Published January 22, 2013
Acne affects more than 50 million Americans, making it the most common skin condition in the United States. But while many patients get professional help to control their breakouts, the toll acne takes on their mental and emotional health is often overlooked.
Alberto Martinez began suffering with long-term acne as a teenager. He was uncomfortable in his own skin, and by the time he was 26, it was really taking a toll on his self-esteem.
“I was very shy, and just the fact that I was breaking out and had a lot of scars, it just made me more afraid to approach people – even women as well,” Martinez told FoxNews.com “I was very introverted as a result of that.”
After years of suffering and trying everything from medicated creams, to pills and cleansers, Martinez went to see a dermatologist.
“When we met Alberto, we really tailored a plan for him, and his plan involved oral medications, topical medications and lasers and light treatments – including the blue light photo dynamic therapy,” said Dr. Eric Schweiger, a dermatologist and owner of Clear Clinic in New York City. “The blue light acts to directly kill the bacteria, very similar to the way an oral antibiotic would.”
Schweiger noticed that Martinez and many of his other patients were not getting the help they needed to deal with both the physical and mental side effects of acne.
“Half the patients had never seen a dermatologist and the other half of the patients had been to… 10 dermatologists, and they were looking for something besides the oral and the topical treatments,” said Schweiger. “For those patients, we started doing lasers and light treatments, which really kill the acne bacteria and change the glands on the face so they're less hospitable for the bacteria to live.”
Schweiger opened the Clear Clinic – the first and only dedicated acne treatment center in New York. Complete with a staff psychologist, the Clear Clinic aims to help patients overcome their acne issues from the inside out.

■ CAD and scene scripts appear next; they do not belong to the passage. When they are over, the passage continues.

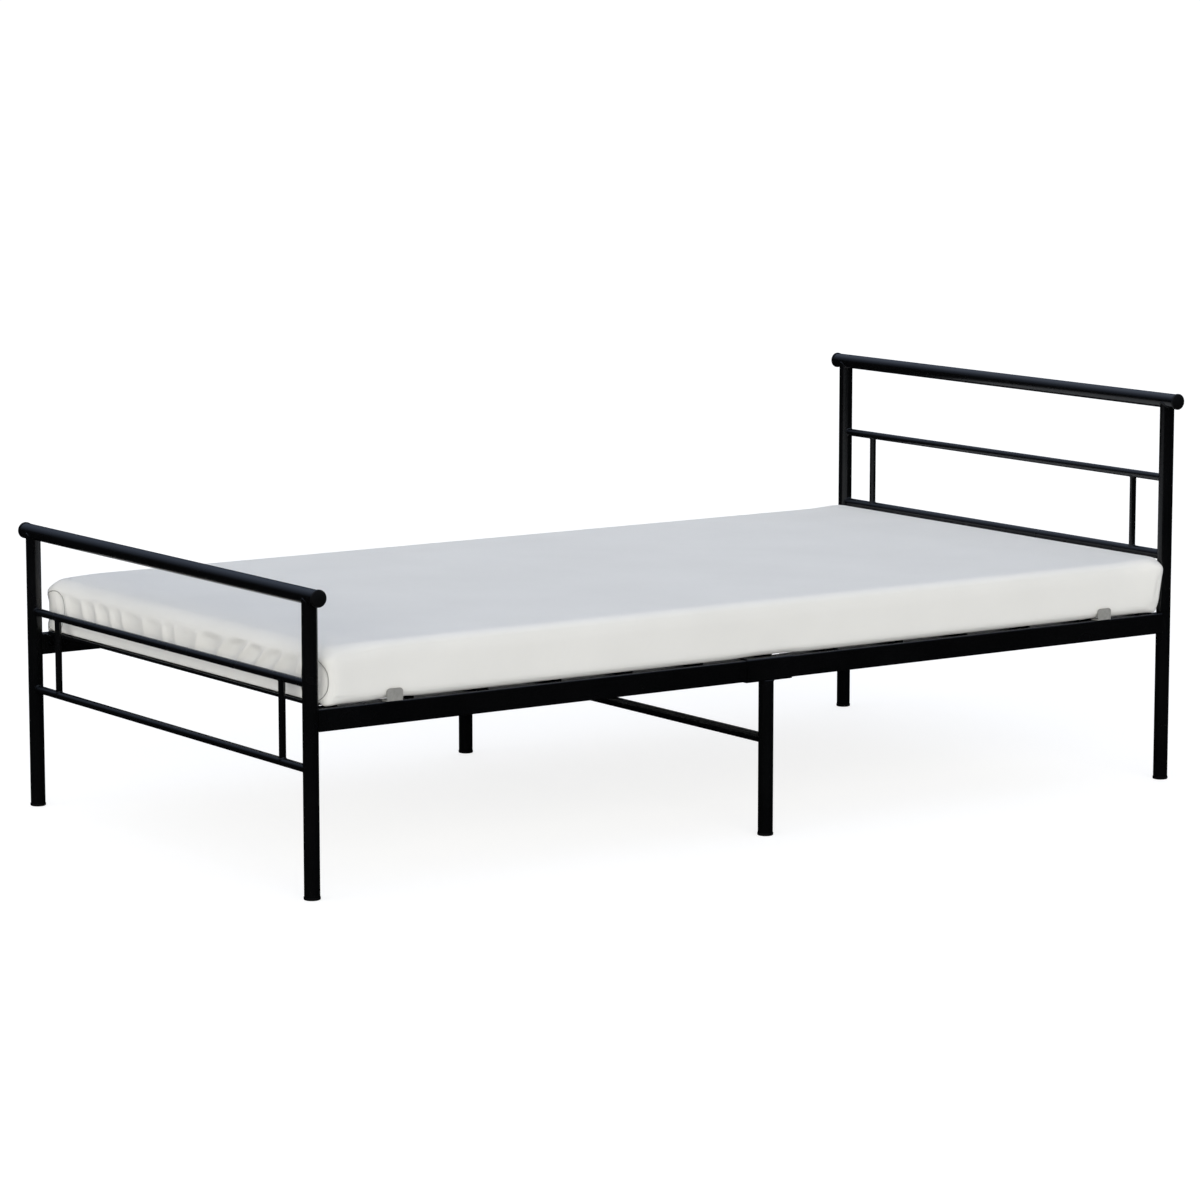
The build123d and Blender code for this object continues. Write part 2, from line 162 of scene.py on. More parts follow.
def black_plastic():
    """Moulded black plastic with a fine spark-eroded grain."""
    material, shader = new_material("black_plastic", {"Specular IOR Level": 0.22})
    tree = material.node_tree
    link = tree.links.new
    tone = two_tones(tree, noise_value(tree, 40, 3), (0.0018, 0.0018, 0.0019), (0.0030, 0.0030, 0.0031))
    link(tone, shader.inputs["Base Color"])
    link(spread(tree, noise_value(tree, 60, 4), 0.42, 0.56), shader.inputs["Roughness"])
    grain = add_bump(tree, noise_value(tree, 1600, 3, 0.7), 0.00012, 0.5)
    link(grain, shader.inputs["Normal"])
    return material


def retainer_grey():
    """Light grey enamel on the mattress retainers, rubbed a little where the mattress slides."""
    material, shader = new_material("retainer_grey", {"Specular IOR Level": 0.35})
    tree = material.node_tree
    link = tree.links.new
    tone = two_tones(tree, noise_value(tree, 120, 5, 0.6), (0.215, 0.215, 0.210), (0.275, 0.275, 0.268))
    link(tone, shader.inputs["Base Color"])
    link(spread(tree, noise_value(tree, 220, 4), 0.38, 0.55), shader.inputs["Roughness"])
    peel = add_bump(tree, noise_value(tree, 1100, 2), 0.0001, 0.4)
    link(peel, shader.inputs["Normal"])
    return material


def fastener_steel():
    """Steel with a black zinc plate, a faint spangle and turning marks."""
    material, shader = new_material("fastener_steel", {"Metallic": 1.0})
    tree = material.node_tree
    link = tree.links.new
    tone = two_tones(tree, noise_value(tree, 700, 4, 0.6), (0.020, 0.020, 0.022), (0.045, 0.045, 0.046))
    link(tone, shader.inputs["Base Color"])
    link(spread(tree, noise_value(tree, 500, 4), 0.28, 0.48), shader.inputs["Roughness"])
    marks = add_bump(tree, noise_value(tree, 2600, 2), 0.00005, 0.4)
    link(marks, shader.inputs["Normal"])
    return material


KNIT_PITCH = 1.7 * MM
FABRIC_TONES = ((0.715, 0.715, 0.705), (0.745, 0.745, 0.735))
# Tones of the seam cord: the cord is real, but its dark tone is painted shade of the groove along the
# patch's seam.
SEAM_SHADE_TONES = ((0.27, 0.27, 0.265), (0.33, 0.33, 0.325))


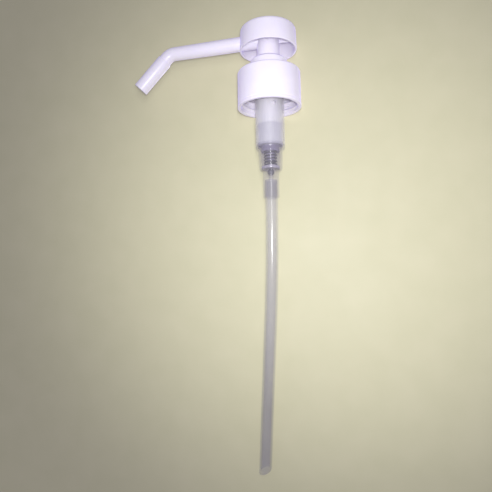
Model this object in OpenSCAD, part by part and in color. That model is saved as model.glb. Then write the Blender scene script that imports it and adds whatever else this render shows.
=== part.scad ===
// Hand plunger pump for a threaded bottle neck, with a long bent spout and a dip tube.
// Drawn in mm with the head screwed down on its collar.
// The origin is the centre of the gasket's underside, the plane a bottle neck ends on.
// +Z runs up the pump's axis, and the spout points along -X.

/* [Closure] */
// Outside diameter of the closure at its lower bead
closure_d = 37; // [36.5:0.1:39]
// Depth of the closure below the plane the neck ends on
skirt_depth = 15; // [13:0.5:17]

/* [Head and spout] */
// Outside diameter of the head at its rim
head_d = 33.3; // [32:0.1:36]
// Height of the head's drum
head_h = 13; // [12.6:0.1:14]
// Height of the head's rim above the neck plane with the head screwed down
head_rim_z = 19.1; // [19:0.1:20]
// Outside diameter of the spout's arm at the head
spout_d = 8.2; // [8:0.05:8.6]
// Reach of the spout's bend from the pump's axis
bend_reach = 59.8; // [45:0.1:90]
// Length of the spout from its bend to its outlet
tip_length = 27.8; // [22:0.1:40]
// Slope of the outlet below the horizontal, degrees
tip_slope = 46.3; // [30:0.1:75]

/* [Pump and dip tube] */
// Travel of the plunger
stroke = 22; // [16:1:22]
// Outside diameter of the pump's barrel
barrel_d = 17; // [16.8:0.1:17.2]
// Outside diameter of the dip tube
tube_d = 7.3; // [6.6:0.1:7.4]
// Depth of the dip tube's end below the neck plane, measured along the tube
dip_depth = 228; // [150:1:260]

/* [Hidden] */
$fn = 96;
cut = 0.5;  // how far a cut runs past the face it opens
join_turn = 0.02;  // degrees of overlap that make two runs of a tube one solid
slip = 0.05;  // radial clearance of a running fit
push = 0.02;  // radial clearance of a pushed-in joint
rest_gap = 0.03;  // gap under a part that rests on another
sink = 0.4;  // how far a ridge is sunk into the wall it stands on
edge = 0.25;  // chamfer of a rim

white = [0.93, 0.92, 0.95];
natural = [0.86, 0.87, 0.88, 0.55];
steel = [0.72, 0.73, 0.75];
seal = [0.88, 0.89, 0.90];

// The stack clamped under the closure, from the neck plane up.
gasket_t = 1.4;
flange_t = 1.4;
flange_top_z = gasket_t + flange_t;
collar_flange_top_z = flange_top_z + flange_t;
web_z = collar_flange_top_z + 0.2;
web_t = 1.7;
closure_top_z = web_z + web_t;
gasket_r = 15.2;
flange_r = 14.6;

// The closure's skirt and its thread.
closure_r = closure_d / 2;
closure_bead = 0.12;
closure_bead_h = 1.4;
closure_draft = 0.1;
closure_round = 1.3;
closure_bore_r = 16.45;
neck_crest_r = 15.4;
neck_pitch = 4.23;
neck_turns = 1.5;
neck_ridge_w = [2.4, 0.9];
neck_thread_z = 2 - skirt_depth;

// The collar that guides the stem and takes the head's thread.
collar_r = 10.7;
collar_top_z = 13.6;
collar_chamfer = 1.3;
collar_bore_r = 7.2;
collar_land_t = 1.6;
plug_depth = 2.9;
plug_groove_r = [5.6, 6.2];

// The head, with its stem sleeve and the lock thread on that sleeve.
head_r = head_d / 2;
head_top_z = head_rim_z + head_h;
head_draft = 0.45;
head_round = 2;
head_wall = 1.1;
sleeve_r = 6.6;
sleeve_end_z = 5.2;
sleeve_step_z = 11.2;
lock_root_r = 5.9;
lock_crest_r = 6.5;
lock_pitch = 3.2;
lock_turns = 1.2;
lock_ridge_w = [1.8, 0.7];
stem_seat_z = 20.6;
rib_t = 1.2;
rib_end_z = 23.3;

// The spout's arm and tip.
arm_slope = 2.8;
arm_draft = 0.25;
arm_r = spout_d / 2;
arm_end_r = arm_r - arm_draft;
spout_axis_z = 25.65;
spout_bore_r = 3;
spout_socket_start = 3.6;
elbow_r = 7;
elbow_turn = tip_slope - arm_slope;
elbow_leg = elbow_r * tan(elbow_turn / 2);
arm_straight = bend_reach / cos(arm_slope) - elbow_leg;
tip_seam = 5.1;
tip_r = 4.35;
tip_bore_r = 3.4;
tip_chamfer = 0.3;
spigot_r = 3.6;
spigot_length = 6;

// The stem and the piston that slides on it.
stem_r = 4.35;
stem_bore_r = 2.5;
stem_end_z = -30;
piston_top_z = -plug_depth - 0.1 - stroke;
piston_web_t = 1.2;
piston_web_r = 3.4;
piston_lift = 1.2;
piston_end_z = -37.3;
valve_z = stem_end_z - piston_web_t - piston_lift - 0.1;
valve_r = 4.6;
valve_t = 1.2;
spring_cap_z = piston_end_z - 0.1;
spring_cap_r = 5.3;
spring_cap_t = 1.1;
spring_cap_skirt = 2.4;

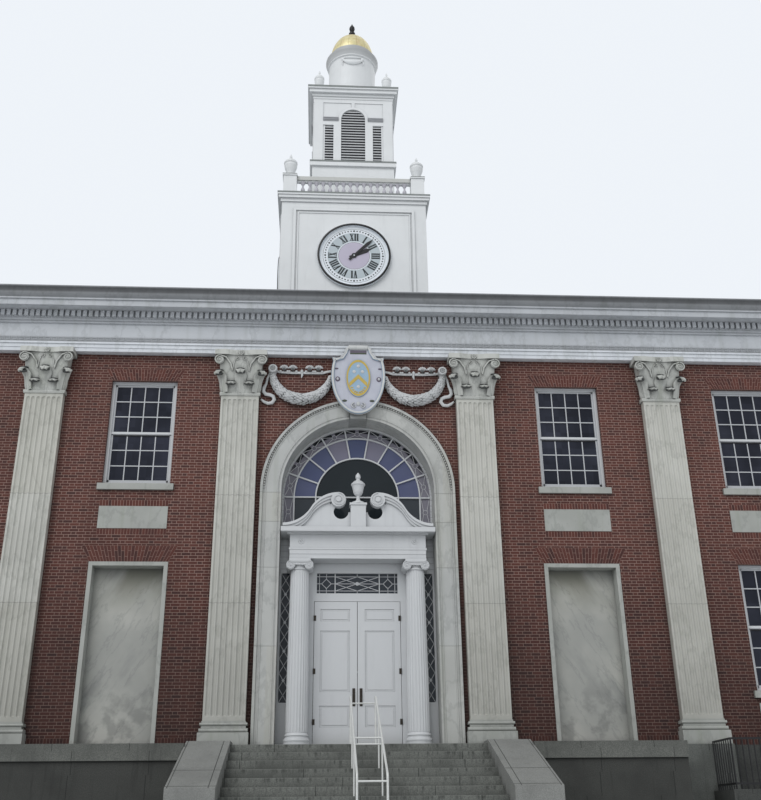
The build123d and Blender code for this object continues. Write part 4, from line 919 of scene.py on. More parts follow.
def soldiers(x0, x1, foot, high=BRICK):
    """A row of upright bricks along a wall."""
    x0, x1 = sorted((x0, x1))
    shape = Shape()
    y0, y1, slot = MORTAR_FACE
    shape.box(x0, x1, y0, y1, foot, foot + high + JOINT, slot)
    count = max(1, round((x1 - x0) / COURSE))
    width = (x1 - x0) / count
    joint = JOINT / 2
    for k in range(count):
        x = x0 + k * width
        shape.box(x + joint, x + width - joint, *BRICK_FACE, foot + joint, foot + high + joint)
    return shape


brickwork = Shape()
half = WINDOW / 2
for spot in UPPER_SPOTS:
    brickwork.join(flat_arch(half, UPPER[1], 4.5, 0.16), spot)
    brickwork.join(soldiers(-half, half, PANEL[1] + 0.004, ROWLOCK), spot)
    brickwork.join(soldiers(-half, half, PANEL[0] - ROWLOCK - JOINT - 0.004, ROWLOCK), spot)
for spot in LOWER_SPOTS:
    brickwork.join(flat_arch(half, LOWER[1], 5.5, 0.18), spot)
    brickwork.join(soldiers(-half, half, APRON_TOP + 0.004, ROWLOCK), spot)
for side in BOTH:
    brickwork.join(flat_arch(NICHE_HALF, LOWER[1], 5.5, 0.19), at(side * INNER_BAY, 0, 0))
    for x0, x1 in ((2.26, INNER_BAY - NICHE_HALF), (INNER_BAY + NICHE_HALF, HALF)):
        brickwork.join(soldiers(side * x0, side * x1, FLOOR), FRONT)
brickwork.join(soldiers(-HALF, HALF, FLOOR), BACK)
brickwork.join(soldiers(-DEPTH / 2, DEPTH / 2, FLOOR), LEFT, RIGHT)
brickwork.piece("brick_arches_and_soldiers", [gauged, mortar], slot="brick")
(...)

“We found that patients with acne also had low self-esteem,” Schweiger said. “We had a lot of skin pickers, and they were hesitant to go to a psychologist,” said Schweiger. “But when we told them that we have one in our office, they were much more likely to go to the doctor.”
Studies show that acne goes hand-in-hand with depression and anxiety, and mental distress can actually contribute to the skin condition worsening. In fact, some acne patients have reported experiencing social, psychological and emotional issues similar to people with chronic health problems – such as epilepsy, diabetes and arthritis.
“If someone is very depressed, then they're going to perhaps be at risk for suicide or hurting themselves,” said Laura Feder, a clinical psychologist at Clear Clinic. “Or on a lower level, maybe it would interfere with their functioning – with their relationships, with their school, with their work. Those are the kinds of things we see particularly with cases of depression but could also go on in anxiety or low self esteem.”
Patients at the Clear Clinic are assigned a personal acne coach or a physician’s assistant to help them through their treatment program. Members of the Clear Club – which Schweiger said he likens to a gym membership of sorts – receive email access to their coach for questions and prescription refills, as well as discounts on treatments based on their needs.
After just three weeks at the Clear Clinic, Martinez saw the results he had always desired.
“I thought that I would never have clear skin and look at me now – I can't believe it,” he said. “As soon as I wake up in the morning, I'm like, ‘Wow, is this reality?’ It feels great.”